29 Ocak 2009 Perşembe

Dünya Davos'ta Mazluma Kolkanat Olan Bir Başbakan Gördü

Türkiye'nin ortadoğu'daki ağırlığı gözle görülür şekilde artmakta son dönemlerde. Aslında şahinlere tezkereyle birlikte red cevabının verilmesinin ardından başlayan itibar kazanımı giderek artan bir etki göstermiş, bölge sınırlarını aşarak uluslararası çevrelerde de destek bulur bir hale gelmiştir bugün. Davosta yaşananlar, ülkemizin bölge sorunlarına kalıcı çözümler üretme konusundaki kararlılığını bir kez daha gözler önüne koymuştur.
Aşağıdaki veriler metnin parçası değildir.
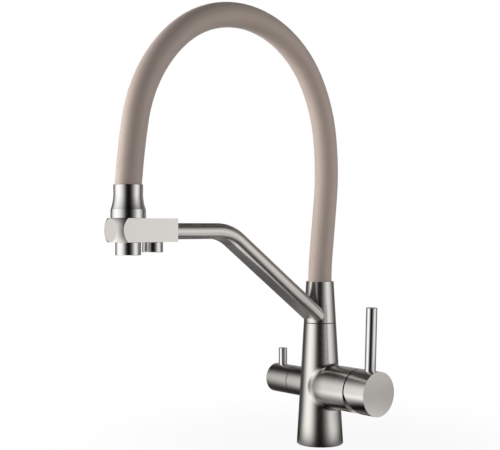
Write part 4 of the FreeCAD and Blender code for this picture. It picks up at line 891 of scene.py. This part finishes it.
class TAP_OT_studio(bpy.types.Operator):
    """Pale floor, soft lamps, a ring of light and dark for the metal, and the photograph's view"""
    bl_idname = "tap.studio"
    bl_label = "Studio"

    def execute(self, context):
        scene = context.scene
        scene.view_settings.view_transform = "Standard"
        self.camera(scene)
        self.backdrop(scene)
        self.floor()
        self.strips()
        self.lamp("key_light", degrees=-87, lift=8, distance=1.0, size=0.7, power=17)
        self.lamp("fill_light", degrees=84, lift=8, distance=0.8, size=0.6, power=3)
        self.lamp("front_light", degrees=12, lift=0, distance=1.2, size=0.8, power=2.2)
        return {"FINISHED"}

    def camera(self, scene):
        """Long lens at the height of the outlet, looking level from the valve side of the spout."""
        bpy.ops.object.select_all(action="DESELECT")
        bpy.ops.object.camera_add(location=CAMERA_PLACE,
                                  rotation=(math.pi / 2, 0, math.radians(CAMERA_TURN)))
        camera = bpy.context.object
        camera.name = "camera"
        camera.data.lens = 72
        camera.data.sensor_width = 36
        camera.data.clip_start = 0.01
        scene.camera = camera

    def backdrop(self, scene):
        """White for the camera and for glass; the tap gets a softer light that fades away overhead."""
        world = bpy.data.worlds.new("studio")
        scene.world = world
        world.use_nodes = True
        tree = world.node_tree
        tree.nodes.clear()
        path = node(tree, "ShaderNodeLightPath")
        seen = node(tree, "ShaderNodeMath", {0: path.outputs["Is Camera Ray"],
                                             1: path.outputs["Is Transmission Ray"]}, operation="MAXIMUM")
        white = node(tree, "ShaderNodeBackground", {"Color": linear("#FFFFFF"), "Strength": 1.0})
        way = node(tree, "ShaderNodeTexCoord").outputs["Generated"]
        height = node(tree, "ShaderNodeSeparateXYZ", {"Vector": way}).outputs["Z"]
        level = node(tree, "ShaderNodeMapRange", {
            "Value": height, "From Min": 0.0, "From Max": 0.9, "To Min": AMBIENT_LEVEL, "To Max": 0.0})
        soft = node(tree, "ShaderNodeBackground",
                    {"Color": linear("#FFFFFF"), "Strength": level.outputs["Result"]})
        both = node(tree, "ShaderNodeMixShader",
                    {0: seen.outputs[0], 1: soft.outputs[0], 2: white.outputs[0]})
        node(tree, "ShaderNodeOutputWorld", {"Surface": both.outputs[0]})

    def floor(self):
        """Pale floor that keeps a soft shadow near the tap, with a faint painted shade there too, and is lost in
        the white further off.
        """
        floor = begin(bpy.ops.mesh.primitive_circle_add, "floor", vertices=STAGE_SIDES, radius=FLOOR_RADIUS,
                      fill_type="NGON")
        material = new_finish("pale_floor")
        tree = material.node_tree
        place = node(tree, "ShaderNodeTexCoord").outputs["Object"]
        far = node(tree, "ShaderNodeVectorMath", {0: place}, operation="LENGTH")
        # Painted shade: near the tap more of the grey diffuse floor is mixed in, so the floor renders darker there
        # even outside the real shadow
        fade = node(tree, "ShaderNodeMapRange", {
            "Value": far.outputs["Value"], "From Min": 0.05, "From Max": 0.35,
            "To Min": 0.92, "To Max": 1.0}, interpolation_type="SMOOTHSTEP")
        path = node(tree, "ShaderNodeLightPath")
        seen = node(tree, "ShaderNodeMath", {0: path.outputs["Is Camera Ray"], 1: fade.outputs["Result"]},
                    operation="MULTIPLY")
        pale = node(tree, "ShaderNodeBsdfDiffuse", {"Color": linear("#BDBDBD")})
        white = node(tree, "ShaderNodeEmission", {"Color": linear("#FFFFFF"), "Strength": 1.0})
        both = node(tree, "ShaderNodeMixShader",
                    {0: seen.outputs[0], 1: pale.outputs[0], 2: white.outputs[0]})
        node(tree, "ShaderNodeOutputMaterial", {"Surface": both.outputs[0]})
        floor.data.materials.append(material)

    def strips(self):
        """Soft boxes and dark cards that only the metal sees: a tall ring round the tap, and its foot."""
        wall = begin(bpy.ops.mesh.primitive_cylinder_add, "light_ring", vertices=STAGE_SIDES,
                     radius=RING_RADIUS, depth=RING_HEIGHT, location=(0, 0, RING_HEIGHT / 2),
                     end_fill_type="NOTHING")
        # The foot lies just over the floor
        ground = begin(bpy.ops.mesh.primitive_circle_add, "light_ring_foot", vertices=STAGE_SIDES,
                       radius=RING_RADIUS, location=(0, 0, 0.0005), fill_type="NGON")
        for card in (wall, ground):
            for ray in ("camera", "diffuse", "shadow", "transmission"):
                setattr(card, f"visible_{ray}", False)
        wall.data.materials.append(self.strip_light("light_ring", standing=True))
        ground.data.materials.append(self.strip_light("light_ring_foot", standing=False))

    def strip_light(self, name, standing):
        """Light by direction round the tap: less of it high up the ring, and on the ground near the tap.

        A soft grey card on the ground, behind on the right, is what the end of the big knob mirrors.
        """
        material = new_finish(name)
        tree = material.node_tree
        place = node(tree, "ShaderNodeTexCoord").outputs["Object"]
        turn = node(tree, "ShaderNodeTexGradient", {"Vector": place}, gradient_type="RADIAL")
        ramp = node(tree, "ShaderNodeValToRGB", {"Fac": turn.outputs["Fac"]})
        ramp.color_ramp.interpolation = "B_SPLINE"
        stops = ramp.color_ramp.elements
        while len(stops) > 1:
            stops.remove(stops[-1])
        for number, (degrees, light) in enumerate(RING_LIGHT):
            where = (degrees + CAMERA_SIDE + 180) / 360
            stop = stops[0] if number == 0 else stops.new(where)
            stop.position = where
            stop.color = (light, light, light, 1.0)
        parts = node(tree, "ShaderNodeSeparateXYZ", {"Vector": place})
        if standing:
            fade = node(tree, "ShaderNodeMapRange", {
                "Value": parts.outputs["Z"], "From Min": 0.25, "From Max": 0.25 + RING_RADIUS,
                "To Min": 1.0, "To Max": 0.12}, interpolation_type="SMOOTHSTEP")
        else:
            far = node(tree, "ShaderNodeVectorMath", {0: place}, operation="LENGTH")
            card = node(tree, "ShaderNodeVectorMath", {0: place, 1: GREY_CARD}, operation="DISTANCE")
            beside = node(tree, "ShaderNodeMapRange", {
                "Value": card.outputs["Value"], "From Min": 0.05, "From Max": 0.25,
                "To Min": 0.5, "To Max": 1.0}, interpolation_type="SMOOTHSTEP")
            fade = node(tree, "ShaderNodeMapRange", {
                "Value": far.outputs["Value"], "From Min": 0.05, "From Max": 0.16,
                "To Min": 0.2, "To Max": beside.outputs["Result"]})
        strength = node(tree, "ShaderNodeMath", {0: fade.outputs["Result"], 1: RING_STRENGTH},
                        operation="MULTIPLY")
        light = node(tree, "ShaderNodeEmission",
                     {"Color": ramp.outputs["Color"], "Strength": strength.outputs[0]})
        node(tree, "ShaderNodeOutputMaterial", {"Surface": light.outputs[0]})
        return material

    def lamp(self, name, degrees, lift, distance, size, power):
        """Soft square lamp at an angle round from the camera's side, aimed at the middle of the tap."""
        turn = math.radians(degrees + CAMERA_SIDE)
        up = math.radians(lift)
        way = Vector((math.cos(turn) * math.cos(up), math.sin(turn) * math.cos(up), math.sin(up)))
        bpy.ops.object.select_all(action="DESELECT")
        bpy.ops.object.light_add(type="AREA", location=LAMP_AIM + distance * way,
                                 rotation=way.to_track_quat("Z", "Y").to_euler())
        lamp = bpy.context.object
        lamp.name = name
        lamp.data.energy = power
        lamp.data.size = size
        lamp.visible_glossy = False


class TAP_PT_panel(bpy.types.Panel):
    """Lists the tap's pieces in the order they are made"""
    bl_label = "Mixer Tap"
    bl_idname = "TAP_PT_panel"
    bl_space_type = "VIEW_3D"
    bl_region_type = "UI"
    bl_category = "Mixer Tap"

    def draw(self, context):
        for operator in OPERATORS:
            self.layout.operator(operator.bl_idname)
        for group in (context.scene.tap_sizes, context.scene.tap_finishes):
            box = self.layout.box()
            for name in group.__annotations__:
                box.prop(group, name)


OPERATORS = (TAP_OT_column, TAP_OT_cone, TAP_OT_arm, TAP_OT_block, TAP_OT_hose, TAP_OT_collar,
             TAP_OT_aerators, TAP_OT_knobs, TAP_OT_levers, TAP_OT_inner_pieces, TAP_OT_studio)
CLASSES = (TapSizes, TapFinishes) + OPERATORS + (TAP_PT_panel,)


def register():
    for cls in CLASSES:
        bpy.utils.register_class(cls)
    bpy.types.Scene.tap_sizes = PointerProperty(type=TapSizes)
    bpy.types.Scene.tap_finishes = PointerProperty(type=TapFinishes)


def unregister():
    del bpy.types.Scene.tap_sizes
    del bpy.types.Scene.tap_finishes
    for cls in reversed(CLASSES):
        bpy.utils.unregister_class(cls)


def main():
    """Makes every piece in order."""
    register()
    for operator in OPERATORS:
        group, name = operator.bl_idname.split(".")
        getattr(getattr(bpy.ops, group), name)()


if __name__ == "__main__":
    main()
Başbakanımızın, bilinen ezberleri bozan ve adeta israil'in nezaketten uzak her tür eylemine karşı sessiz kalınması gerektiği şeklinde diplomasi çevrelerinde neredeyse teamüle dönüşen tabu yıkılarak tarihinde ilk kez savaş suçu işlemiş ve kendisinde olağanüstü güç vehmedilen güç odaklarına karşı hesap sorulabilir bir bölgesel erke dönüşen siyasi ve diplomatik bir açılım görmekteyiz. Bölgesel barışın kalıcı olarak tesis edilmesinde Türk milletinin kendi geleneksel mazisinden devraldığı o bilinen hoş görüsü, tarihin ortaya koyduğu şartlar içerisinde bir kez daha kendisini göstererek Bush döneminden arızalı bir şekilde dünya siyasi litratürüne kazandırılmış şiddet ve terör paranoyasının aşılmasına ve dünya halklarının barış ve uzlaşı kültüründeki dayanışma bilincinin yükseltilmesinde önemli katkıları olacaktır şüphesiz.
Davosta verilen tepkinin ne kadar duygusal ne kadar sağduyulu bir mantığın tahlilinden sonra verildiği zaman içerisinde daha net olarak görülecektir. Fakat kendi halkının destekleri ve bölgesel hamiliğin kendisine yüklediği misyon ile hareket etmek durumunda olan başbakanımızın yetmiş iki milyonluk genç nüfusuyla, jeo stratejik önemdeki güçlü konumuyla ülkemizin değerlerinin savunulmasındaki haklılığı gerektiğinde diplomatik üslubunda dışına taşarak anlatmaya bir şekilde mecbur olduğunu düşünüyorum.